Bokak Atoll is like Bikar: semi-arid and remote. But it is much more remote than Bikar, its closest neighbor at 280 km. Also known as Taongi Atoll, Bokak’s flora and fauna have benefitted from this isolation as they’ve developed relatively free from human intervention. It also differs from Bikar in its rainfall, which is more scarce—marking it as the driest atoll in the Marshall Islands.
As a result of its isolation and dryness, its vegetation is very distinct. Rather than containing Pisonia forests, Bokak’s flora consists mainly of Heliotropium and sparse endemic bunchgrass. These savannas are unique in the region—and perhaps the world.
This atoll and its abundant birds and corals are under the same threat as Bikar and Jemo. IOCC partners have identified it as a site where the intervention of invasive species removal stands to yield massive benefits to the ecosystem. Its sensitive corals and endemic grasses will benefit from the increased nutrients that they’ll receive from seabird guano as the bird populations increase.
The people of the Marshall Islands know that their home is under severe threat from climate change impacts such as extreme weather and rising sea levels. Removing invasive mammals is an important first step in the restoration of these three very important ecosystems.

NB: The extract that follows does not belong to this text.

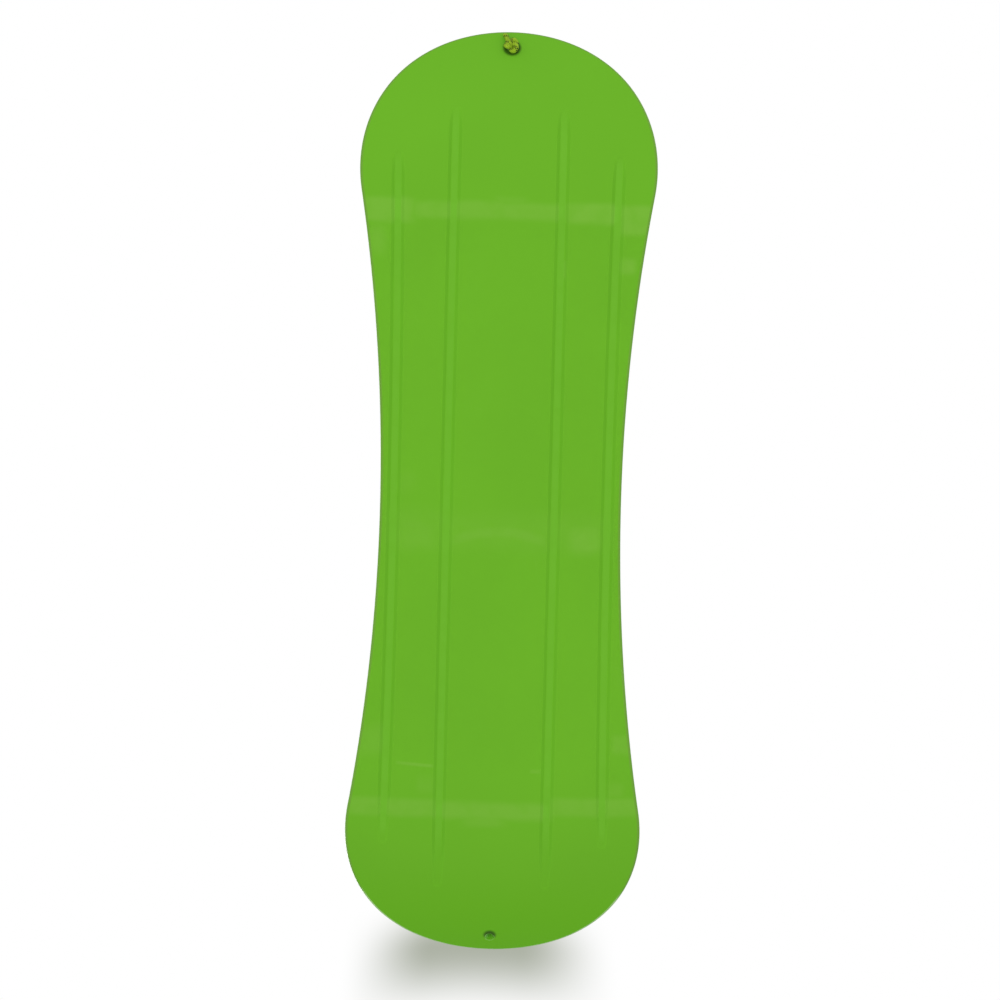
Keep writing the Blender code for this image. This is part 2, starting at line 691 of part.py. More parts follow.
def make_binding(label, position, side, dresses):
    """A whole binding. The side is 1 for the front one, and -1 for the rear one, which is mirrored."""
    mirror = Matrix.Diagonal((side, 1, 1, 1))
    base = empty(f"{label}_binding", (position, 0, BOARD_THICKNESS))
    make_inserts_and_screws(label, base, dresses["brass"], dresses["steel"])
    make_disc(f"{label}_mounting_disc", base, mirror, dresses["grey_plastic"])
    make_baseplate(f"{label}_baseplate", base, mirror, dresses["black_plastic"])
    make_footbed(f"{label}_footbed", base, mirror, dresses["foam"])
    make_heel_hoop(f"{label}_heel_hoop", base, mirror, dresses["black_plastic"])
    make_fasteners(label, base, mirror, dresses["steel"])
    for kind, place in (("ankle", ANKLE), ("toe", TOE)):
        hinge_point = (-side * ARCH_HALF, place.centre.y, place.centre.z)
        hinge = empty(f"{label}_{kind}_hinge", hinge_point, (math.radians(place.lean), 0, 0), base)
        make_strap(f"{label}_{kind}_strap", place, hinge, mirror, dresses["webbing"])
        make_tab(f"{label}_{kind}_tab", place, base, mirror, dresses["webbing"])
        if kind == "ankle":
            make_pad(f"{label}_{kind}_pad", place, hinge, mirror, dresses["padding"])


def spline_point(points, i, share):
    """A point of the smooth curve that passes through the route's points."""
    a, b, c, d = (points[min(max(j, 0), len(points) - 1)] for j in (i - 1, i, i + 1, i + 2))
    return 0.5 * (
        2 * b + (c - a) * share + (2 * a - 5 * b + 4 * c - d) * share**2 + (3 * b - a - 3 * c + d) * share**3
    )


def even_route(points, spacing):
    """Points at an even spacing along the smooth curve through the given ones."""
    fine = [spline_point(points, i, j / 24) for i in range(len(points) - 1) for j in range(24)] + [points[-1]]
    lengths = [0.0]
    for a, b in zip(fine, fine[1:]):
        lengths.append(lengths[-1] + (b - a).length)
    count = max(2, round(lengths[-1] / spacing))
    route = []
    place = 0
    for i in range(count + 1):
        wanted = lengths[-1] * i / count
        while place < len(fine) - 2 and lengths[place + 1] < wanted:
            place += 1
        span = lengths[place + 1] - lengths[place]
        route.append(fine[place].lerp(fine[place + 1], (wanted - lengths[place]) / span))
    return route


def rope_node(name, points, dress, resolution):
    curve = bpy.data.curves.new(name, "CURVE")
    curve.dimensions = "3D"
    curve.bevel_depth = ROPE_RADIUS
    curve.bevel_resolution = resolution
    curve.use_fill_caps = True
    line = curve.splines.new("POLY")
    line.points.add(len(points) - 1)
    for place, point in zip(line.points, points):
        place.co = (*point, 1)
    curve.materials.append(dress)
    made = bpy.data.objects.new(name, curve)
    bpy.context.scene.collection.objects.link(made)
    length = sum((b - a).length for a, b in zip(points, points[1:]))
    print(f"{name}: {length * 1000:.0f} mm of rope")
    return made


def coil_points():
    """The coil: in along the bottom layer, up a layer in the half turn where it reverses, and out on top."""
    first_height = BOARD_THICKNESS + TOUCH + BAND + TOUCH + ROPE_RADIUS
    outer = COIL_RADIUS + COIL_TURNS * COIL_PITCH / 2
    last = 2 * COIL_TURNS + 0.5
    count = round(last * COIL_POINTS)
    centre = Vector((COIL_CENTRE, 0, 0))
    points = [centre + Vector((2 * ROPE_RADIUS, outer, first_height))]
    for i in range(count + 1):
        turns = i / COIL_POINTS
        radius = outer - COIL_PITCH * (turns if turns < COIL_TURNS else 2 * COIL_TURNS - turns)
        height = first_height + COIL_LAYER * smooth_step(turns, COIL_TURNS - 0.25, COIL_TURNS + 0.25)
        angle = math.pi / 2 + math.tau * turns
        points.append(centre + Vector((radius * math.cos(angle), radius * math.sin(angle), height)))
    points.append(points[-1] + Vector((2 * ROPE_RADIUS, 0, 0)))
    return points


def least_gap(points, spacing):
    """The least distance between stretches of the rope that aren't next to each other, less its diameter."""
    apart = math.ceil(4 * ROPE_RADIUS / spacing) + 1
    nearest = min(
        (points[i] - points[j]).length for i in range(len(points)) for j in range(i + apart, len(points))
    )
    return nearest - 2 * ROPE_RADIUS


def lead_route(coil_start):
    """The rope from the nose hole, over a low hump and down the deck to the coil."""
    route = [
        bent((HOLE_PLACE, 0, LEAD_START)),
        bent((HOLE_PLACE, 0, BOARD_THICKNESS / 2)),
        bent((HOLE_PLACE, 0, BOARD_THICKNESS)),
        bent((HOLE_PLACE - 2 * MM, 0, BOARD_THICKNESS + 7 * MM)),
        bent((HOLE_PLACE - 10 * MM, 1 * MM, BOARD_THICKNESS + 12 * MM)),
        bent((HOLE_PLACE - 22 * MM, 4 * MM, BOARD_THICKNESS + 8 * MM)),
        bent((HOLE_PLACE - 34 * MM, 7 * MM, ROPE_ON_DECK + 1.4 * MM)),
        bent((HOLE_PLACE - 47 * MM, 9 * MM, ROPE_ON_DECK + 0.1 * MM)),
        bent((HOLE_PLACE - 64 * MM, 8 * MM, ROPE_ON_DECK)),
        bent((HOLE_PLACE - 88 * MM, 2 * MM, ROPE_ON_DECK)),
        bent((HOLE_PLACE - 114 * MM, -4 * MM, ROPE_ON_DECK)),
        bent((HOLE_PLACE - 140 * MM, 2 * MM, ROPE_ON_DECK)),
        bent((HOLE_PLACE - 164 * MM, 16 * MM, ROPE_ON_DECK)),
        bent((HOLE_PLACE - 188 * MM, 28 * MM, ROPE_ON_DECK)),
    ]
    route.append(coil_start + Vector((18 * MM, -0.8 * MM, -0.4 * MM)))
    route.append(coil_start + Vector((5 * MM, 0, 0)))
    return route + [coil_start + Vector((TOUCH, 0, 0))]


def end_route(coil_end):
    """The last stretch of the rope, from the top of the coil to the knot that stands on the deck."""
    drop = coil_end.z - (BOARD_THICKNESS + TOUCH + KNOT_HALF)
    steps = ((TOUCH, 0, 0), (5 * MM, 0, 0.05), (14 * MM, 0.8 * MM, 0.9), (24 * MM, 1 * MM, 1))
    return [coil_end + Vector((along, -side, -share * drop)) for along, side, share in steps]


def knot(name, frame, dress):
    """An overhand knot, drawn tight. Its rope arrives along Z of the frame, and its tail leaves along X."""
    points = []
    for i in range(25):
        turn = math.tau * (0.06 + 0.88 * i / 24)
        points.append(Vector((
            KNOT_SCALE * (math.cos(turn) - 2 * math.cos(2 * turn)),
            KNOT_SCALE * (math.sin(turn) + 2 * math.sin(2 * turn)),
            KNOT_SWELL * math.sin(3 * turn),
        )))
    drop = Vector((0, 0, -KNOT_SWELL - ROPE_RADIUS - TOUCH))
    body = [point + drop for point in points]
    stub = [Vector((0, 0, LEAD_START - KNOT_VOXEL)), Vector((-0.5 * MM, 0, -2 * MM))]
    tail_height = -ROPE_RADIUS - 2 * TOUCH
    tail = [Vector((0.62 * TAIL_REACH, 0, tail_height - 0.5 * MM)), Vector((TAIL_REACH, 0, tail_height))]
    route = even_route(stub + body[1:-1] + tail, ROPE_RADIUS)
    tube = rope_node(name, route, dress, 2)
    melted = tube.modifiers.new("tighten", "REMESH")
    melted.mode = "VOXEL"
    melted.voxel_size = KNOT_VOXEL
    thinned = tube.modifiers.new("thin", "DECIMATE")
    thinned.ratio = KNOT_KEEP
    tube.matrix_world = frame
    return tube


def make_rope(dress, band_dress):
    coil = coil_points()
    rope_node("rope_coil", coil, dress, 1)
    print(f"rope_coil: least gap to itself {least_gap(coil, (coil[2] - coil[1]).length) * 1000:.2f} mm")
    rope_node("rope_lead", even_route(lead_route(coil[0]), LEAD_SPACING), dress, 2)
    ending = end_route(coil[-1])
    rope_node("rope_end", even_route(ending, LEAD_SPACING / 2), dress, 2)
    angle = (HOLE_PLACE - KICK_START) / KICK_RADIUS
    under = Matrix.Translation(bent((HOLE_PLACE, 0, 0))) @ Matrix.Rotation(-angle, 4, "Y")
    knot("rope_knot", under, dress)
    lie = Matrix(((0, 0, -1, 0), (1, 0, 0, 0), (0, -1, 0, 0), (0, 0, 0, 1)))
    knot("rope_end_knot", Matrix.Translation(ending[-1] + Vector((LEAD_START, 0, 0))) @ lie, dress)
    make_band(band_dress)


def make_band(dress):
    """The strip that ties the coil, round its turns on the nose side."""
    outer = COIL_RADIUS + COIL_TURNS * COIL_PITCH / 2
    low_side = outer - (COIL_TURNS - 0.25) * COIL_PITCH - ROPE_RADIUS - BAND_ROOM
    high_side = outer - 0.25 * COIL_PITCH + ROPE_RADIUS + BAND_ROOM
    low = BOARD_THICKNESS + TOUCH + BAND
    high = low + 2 * TOUCH + 2 * ROPE_RADIUS + COIL_LAYER
    window = [(low_side, low), (high_side, low), (high_side, high), (low_side, high)]
    corner = ROPE_RADIUS / 2
    outside = [(low_side - BAND, low - BAND), (high_side + BAND, low - BAND),
               (high_side + BAND, high + BAND), (low_side - BAND, high + BAND)]
    strip, hollow = (
        loft([[Vector((x, y, z)) for x, z in outline] for y in (-half, half)])
        for outline, half in (
            (rounded(outside, corner + BAND), BAND_WIDTH / 2),
            (rounded(window, corner), BAND_WIDTH),
        )
    )
    band = combined(strip, hollow, "DIFFERENCE")
    node("rope_band", moved(band, Matrix.Translation((COIL_CENTRE, 0, 0))), dress)


def main():
    clear_scene()
    green = material("green_plastic", (0.147, 0.434, 0.024), 0.38)
    dresses = {
        "black_plastic": material("black_plastic", (0.02, 0.021, 0.023), 0.45),
        "grey_plastic": material("grey_plastic", (0.09, 0.095, 0.1), 0.45),
        "foam": material("foam", (0.035, 0.036, 0.04), 0.9),
        "webbing": material("webbing", (0.018, 0.019, 0.022), 0.85),
        "padding": material("padding", (0.05, 0.053, 0.058), 0.9),
        "steel": material("steel", (0.55, 0.56, 0.58), 0.32, 1.0),
        "brass": material("brass", (0.6, 0.42, 0.16), 0.35, 1.0),
    }
    make_board(green)
    make_binding("front", FRONT_BINDING, 1, dresses)
    make_binding("rear", REAR_BINDING, -1, dresses)
    make_rope(material("rope", (0.42, 0.52, 0.03), 0.8), dresses["webbing"])


main()
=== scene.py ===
"""The looks of a child's moulded plastic snowboard with two strap bindings and a tow rope.

Metres. X runs along the board to the nose, Y across it to the heel edge, and Z up from the running base.
A binding is drawn in its own frame, with its middle on the deck, X away from the middle of the board and
Y towards the heel. The rear binding is the front one mirrored.
"""

import logging
import math
from collections.abc import Callable, Iterable
from dataclasses import dataclass, field
from enum import Enum
from functools import reduce

import bmesh
import bpy
from mathutils import Matrix, Vector


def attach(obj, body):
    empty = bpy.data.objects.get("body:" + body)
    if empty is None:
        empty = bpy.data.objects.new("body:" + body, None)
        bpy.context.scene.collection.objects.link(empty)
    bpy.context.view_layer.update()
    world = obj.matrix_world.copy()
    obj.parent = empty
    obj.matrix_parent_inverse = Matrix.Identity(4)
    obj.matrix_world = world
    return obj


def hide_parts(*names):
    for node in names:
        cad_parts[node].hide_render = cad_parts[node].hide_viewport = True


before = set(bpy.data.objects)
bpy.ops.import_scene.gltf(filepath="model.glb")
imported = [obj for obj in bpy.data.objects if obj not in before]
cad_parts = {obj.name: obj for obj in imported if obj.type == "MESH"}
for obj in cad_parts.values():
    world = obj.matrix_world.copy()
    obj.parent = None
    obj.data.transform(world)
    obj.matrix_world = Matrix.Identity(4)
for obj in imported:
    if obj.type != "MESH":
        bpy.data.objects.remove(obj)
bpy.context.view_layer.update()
MM = 0.001
TOUCH = 0.3 * MM  # between faces that touch
log = logging.getLogger("snowboard")

Socket = bpy.types.NodeSocket
Tree = bpy.types.NodeTree
Material = bpy.types.Material
Piece = bpy.types.Object
Mesh = bmesh.types.BMesh
Feeds = dict[str | int, object]
Pair = tuple[float, float]
Triple = tuple[float, float, float]
Colour = tuple[int, int, int]  # sRGB, in steps of 255
Shine = tuple[float, ...]  # linear, with alpha


# Shader building.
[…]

Marshallese organizations (the RMI Ministry for Environment and Commerce, the Marshall Islands Conservation Society, and the Marshall Islands Marine Resources Authority) are partnering with international bodies (Secretariat of the Pacific Regional Environment Programme – Pacific Regional Invasive Species Management Support Service – PRISMSS, New Zealand Ministry of Foreign Affairs, Island Conservation, and OneReef) to realize their vision of thriving, vibrant, resilient atolls.